5. Quando ativar — e quando evitar — o modo escuro?
Usar modo escuro:
- À noite ou em ambientes com pouca luz
- Para leitura rápida de notificações ou navegação breve
- Em ambientes sociais onde o brilho do ecrã pode incomodar (cinema, teatro, etc.)
- Para utilizadores com fotossensibilidade ou enxaquecas sensíveis à luz
Evitar modo escuro:
- Em ambientes muito iluminados
- Durante leituras longas ou uso prolongado do dispositivo
- Se houver dificuldade visual associada (miopia, astigmatismo, baixa acuidade)

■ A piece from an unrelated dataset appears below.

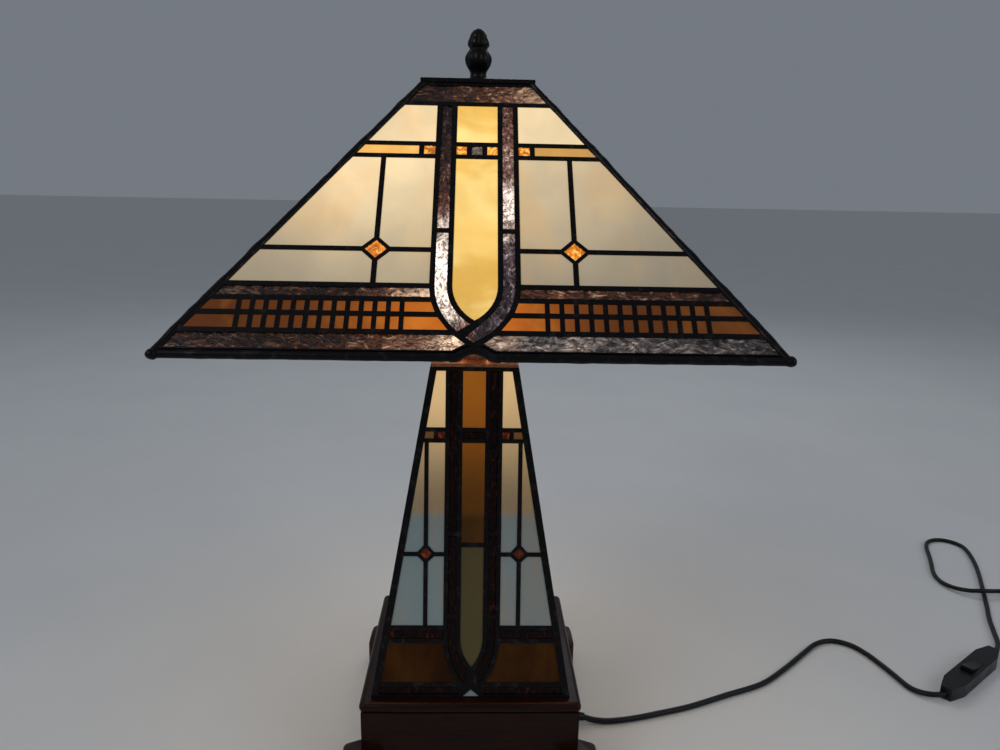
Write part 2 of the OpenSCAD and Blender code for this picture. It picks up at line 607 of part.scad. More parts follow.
module shade_leads(face) {
    color([0.06, 0.05, 0.05]) level(0, shade_z) on_shade([face]) leads(shade_outline, shade_panes);
}
module shade_leads_front() { shade_leads(0); }
module shade_leads_right() { shade_leads(1); }
module shade_leads_back() { shade_leads(2); }
module shade_leads_left() { shade_leads(3); }
module shade_hip_cames() {
    function edge(s) = shade_top_w / 2 + shade_run / shade_slant * s;
    strip = [[edge(-top_trim) - hip_w, top_trim], [edge(-top_trim), top_trim],
             [edge(came_s), -came_s], [edge(came_s) - hip_w, -came_s]];
    color([0.07, 0.06, 0.05]) for (k = [0 : 3]) rotate([0, 0, 90 * k]) level(0, shade_z) union() {
        mitred(-45) on_shade([0]) slab(strip, -panel_t, 0);
        mitred(135) on_shade([1]) slab(mirrored(strip), -panel_t, 0);
    }
}
module shade_rim_cames() {
    top = shade_w / 2 - rim_w * shade_run / shade_slant;
    low = shade_w / 2;
    corner = low - 1.6;
    color([0.07, 0.06, 0.05]) union() {
        on_shade() slab(concat([[-low, -shade_slant], [-10.5, -shade_slant], [-1.5, -213.3], [1.5, -213.3],
            [10.5, -shade_slant], [low, -shade_slant], [top, -came_s]], rim_v, [[-top, -came_s]]),
            -panel_t - rim_proud, rim_proud);
        for (x = [-corner, corner]) for (y = [-corner, corner]) translate([x, y, rim_z + 1.6]) sphere(r = 4.2);
    }
}
module shade_glass_cream() { color([0.95, 0.88, 0.7]) on_shade() glass(cream_panes); }
module shade_glass_amber() { color([0.93, 0.72, 0.35]) on_shade() glass(amber_panes); }
module shade_glass_honey() { color([0.85, 0.6, 0.3]) on_shade() glass(honey_panes); }
module shade_glass_bricks() { color([0.7, 0.42, 0.18]) on_shade() glass(brick_panes); }
module shade_glass_ripple() { color([0.35, 0.24, 0.22]) on_shade() glass(ripple_panes); }
module shade_glass_strips() { color([0.5, 0.42, 0.4]) on_shade() glass(strip_panes); }
module shade_glass_jewels() { color([0.85, 0.45, 0.08]) on_shade() glass(jewel_panes); }
module shade_glass_grey() { color([0.3, 0.3, 0.32]) on_shade() glass(grey_panes); }
module shade_cap() {
    side = shade_top_w + 1.2;
    color([0.1, 0.08, 0.07]) translate([0, 0, shade_z]) difference() {
        translate([-side / 2, -side / 2, 0]) cube([side, side, cap_t]);
        translate([0, 0, -1]) cylinder(r = stem_r + run_gap, h = cap_t + 2);
    }
}
module cap_boss() {
    color([0.1, 0.08, 0.07]) translate([0, 0, shade_z + cap_t]) difference() {
        translate([-boss_w / 2, -boss_w / 2, 0]) cube([boss_w, boss_w, boss_t]);
        translate([0, 0, -1]) cylinder(r = stem_r + run_gap, h = boss_t + 2);
    }
}
// Foot, neck, fluted bulb, waist, collar and cone, as [radius, height above the boss]
finial_profile = [[0, 0], [12, 0], [12, 0.8], [8.4, 1.7], [6.3, 3.4], [5.8, 5.4], [6, 7.4], [7.3, 9.6],
                  [8.9, 12.2], [9.6, 15], [9.4, 17.6], [8.4, 20], [7, 22], [6.4, 23.2], [6.9, 24.4],
                  [7.7, 26], [7.3, 28.4], [6.2, 30.8], [5.4, 33], [4, 35.4], [2.2, 37], [0, 37.5]];
module finial() {
    color([0.06, 0.05, 0.05]) translate([0, 0, cap_z + run_gap]) difference() {
        rotate_extrude() polygon(finial_profile);
        translate([0, 0, -1]) cylinder(r = stem_r + run_gap, h = stem_top - cap_z + 2);
    }
}

// ---- Cord, switch and plug ----

module cord_to_switch() { color([0.02, 0.02, 0.02]) tube(lead_route, cord_r); }
module cord_to_coil() { color([0.02, 0.02, 0.02]) tube(loop_route, cord_r); }
module cord_to_plug() { color([0.02, 0.02, 0.02]) tube(plug_route, cord_r); }
module cord_coil() {
    color([0.02, 0.02, 0.02]) translate([coil_at[0], coil_at[1], 0]) rotate_extrude()
        polygon([[coil_r - cord_d, 1], [coil_r - cord_d + 1, 0], [coil_r + cord_d - 1, 0],
                 [coil_r + cord_d, 1], [coil_r + cord_d, 2 * cord_d - 1], [coil_r + cord_d - 1, 2 * cord_d],
                 [coil_r - cord_d + 1, 2 * cord_d], [coil_r - cord_d, 2 * cord_d - 1]]);
}
module at_switch() { translate([switch_at[0], switch_at[1], 0]) rotate([0, 0, switch_turn]) children(); }
module switch_plan(inset = 0) {
    l = switch_l - 2 * inset;
    w = switch_w - 2 * inset;
    polygon([[-l / 2, -w / 4], [-l / 3, -w / 2], [l / 3, -w / 2], [l / 2, -w / 4],
             [l / 2, w / 4], [l / 3, w / 2], [-l / 3, w / 2], [-l / 2, w / 4]]);
}
rocker_l = 26;
rocker_w = 11;
rocker_gap = 0.4;
pin_r = 1;
pin_out = 2;
module cord_bores() {
    translate([-switch_l / 2 - 1, 0, enter]) rotate([0, 90, 0]) cylinder(r = cord_r, h = 15);
    translate([switch_l / 2 - 14, 0, enter]) rotate([0, 90, 0]) cylinder(r = cord_r, h = 15);
}
module switch_bottom() {
    color([0.03, 0.03, 0.03]) at_switch() difference() {
        linear_extrude(enter) switch_plan();
        translate([-switch_l / 3, -switch_w / 3, 2]) cube([2 * switch_l / 3, 2 * switch_w / 3, enter]);
        cord_bores();
    }
}
module switch_top() {
    color([0.03, 0.03, 0.03]) at_switch() difference() {
        translate([0, 0, enter]) linear_extrude(switch_h - enter) switch_plan();
        cord_bores();
        translate([-rocker_l / 2 - rocker_gap, -rocker_w / 2 - rocker_gap, 0])
            cube([rocker_l + 2 * rocker_gap, rocker_w + 2 * rocker_gap, switch_h + 1]);
        translate([0, rocker_w / 2 + pin_out + 0.5, pivot_z]) rotate([90, 0, 0])
            cylinder(r = pin_r + 0.05, h = rocker_w + 2 * pin_out + 1);
    }
}
rocker_tilt = 9;
module switch_rocker() {
    color([0.05, 0.05, 0.05]) at_switch() translate([0, 0, pivot_z]) rotate([0, rocker_tilt, 0]) {
        translate([0, rocker_w / 2, 0]) rotate([90, 0, 0]) linear_extrude(rocker_w)
            polygon([[-rocker_l / 2 + 1.6, -2], [rocker_l / 2 - 1.6, -2], [rocker_l / 2 - 0.6, 6],
                     [0, 4.6], [-rocker_l / 2 + 0.6, 6]]);
        translate([0, rocker_w / 2 + pin_out, 0]) rotate([90, 0, 0])
            cylinder(r = pin_r, h = rocker_w + 2 * pin_out);
    }
}
plug_w = 48;
plug_l = 50;
plug_h = 22;
module plug_body() {
    color([0.03, 0.03, 0.03]) translate([plug_at[0], plug_at[1], 0]) difference() {
        linear_extrude(plug_h) polygon([[-7, plug_l / 2 + 8], [-9, plug_l / 2], [-plug_w / 2 + 6, plug_l / 2],
            [-plug_w / 2, plug_l / 2 - 8], [-plug_w / 2, -plug_l / 2 + 8], [-plug_w / 2 + 8, -plug_l / 2],
            [plug_w / 2 - 8, -plug_l / 2], [plug_w / 2, -plug_l / 2 + 8], [plug_w / 2, plug_l / 2 - 8],
            [plug_w / 2 - 6, plug_l / 2], [9, plug_l / 2], [7, plug_l / 2 + 8]]);
        translate([0, plug_l / 2 + 9, 11]) rotate([90, 0, 0]) cylinder(r = cord_r, h = 10);
    }
}
module plug_pins() {
    color([0.8, 0.7, 0.4]) translate([plug_at[0], plug_at[1], plug_h]) {
        translate([-2, -20, 0]) cube([4, 8, 22.7]);
        for (x = [-14.2, 7.9]) translate([x, 2, 0]) cube([6.3, 4, 17.7]);
    }
}

// ---- Parts drawn ----

plinth_top();
plinth_body();
plinth_feet();
felt_pads();
bottom_cover();
bottom_screws();
stem_tube();
stem_nuts();
stem_washers();
cord_bushing();
tower_leads_front();
tower_leads_right();
tower_leads_back();
tower_leads_left();
tower_corner_cames();
tower_glass_cream();
tower_glass_amber();
tower_glass_olive();
tower_glass_strips();
tower_glass_ripple();
tower_glass_honey();
tower_glass_jewels();
tower_top_plate();
vase_cap();
tower_lamp_bracket();
tower_lamp_socket();
tower_bulb_cap();
tower_bulb_glass();
cluster_body();
cluster_sockets();
left_bulb_cap();
left_bulb_glass();
right_bulb_cap();
right_bulb_glass();
shade_leads_front();
shade_leads_right();
shade_leads_back();
shade_leads_left();
shade_hip_cames();
shade_rim_cames();
shade_glass_cream();
shade_glass_amber();
shade_glass_honey();
shade_glass_bricks();
shade_glass_ripple();
shade_glass_strips();
shade_glass_jewels();
shade_glass_grey();
shade_cap();
cap_boss();
finial();
cord_to_switch();
cord_to_coil();
cord_coil();
cord_to_plug();
switch_bottom();
switch_top();
switch_rocker();
plug_body();
plug_pins();
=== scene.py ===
"""Mission style table lamp in leaded glass: looks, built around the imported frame."""
import math

import bmesh
import bpy
from mathutils import Matrix, Vector, noise


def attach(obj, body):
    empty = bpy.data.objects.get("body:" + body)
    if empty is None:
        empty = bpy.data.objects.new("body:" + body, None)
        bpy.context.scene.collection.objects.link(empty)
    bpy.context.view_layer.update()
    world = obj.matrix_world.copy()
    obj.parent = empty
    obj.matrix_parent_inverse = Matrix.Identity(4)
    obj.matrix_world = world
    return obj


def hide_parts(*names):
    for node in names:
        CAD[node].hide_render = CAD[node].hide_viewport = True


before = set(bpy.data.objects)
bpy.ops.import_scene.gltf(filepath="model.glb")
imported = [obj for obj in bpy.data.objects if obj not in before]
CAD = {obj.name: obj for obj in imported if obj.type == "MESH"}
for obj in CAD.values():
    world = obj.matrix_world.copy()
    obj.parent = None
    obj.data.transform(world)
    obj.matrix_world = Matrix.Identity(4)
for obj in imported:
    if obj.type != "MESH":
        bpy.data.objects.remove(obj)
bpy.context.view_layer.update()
MM = 0.001


def mm(*values):
    """A vector in metres from millimetres."""
    return Vector([v * MM for v in values])


# ---- Camera ----

def make_camera():
    data = bpy.data.cameras.new("camera")
    data.sensor_width = 36
    data.lens = 28.29
    data.clip_start = 0.01
    cam = bpy.data.objects.new("camera", data)
    cam.location = mm(1.5, -610.8, 449.7)
    cam.rotation_euler = [math.radians(v) for v in (77.098, -1.075, -1.504)]
    bpy.context.scene.collection.objects.link(cam)
    bpy.context.scene.camera = cam


make_camera()

# ---- Material tools ----


def srgb(r, g, b):
    """A colour from its values on a screen, 0 to 255."""
    def linear(v):
        v /= 255
        return v / 12.92 if v <= 0.04045 else ((v + 0.055) / 1.055) ** 2.4
    return (linear(r), linear(g), linear(b), 1.0)


def toned(colour, k):
    """The colour, k times as bright."""
    return (colour[0] * k, colour[1] * k, colour[2] * k, 1.0)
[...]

Conclusão: adaptação é a chave
A melhor abordagem é alternar entre modo escuro e modo claro conforme o ambiente e a tarefa. Usar o modo escuro de forma estratégica — e não por padrão — permite preservar o conforto visual e, em alguns casos, até melhorar a autonomia da bateria (em dispositivos com ecrã OLED).
No contexto da ergonomia digital, a personalização das definições do sistema deve sempre considerar as condições de uso, as características do ecrã e as necessidades visuais do utilizador. Afinal, o verdadeiro “modo ideal” é aquele que se adapta ao momento.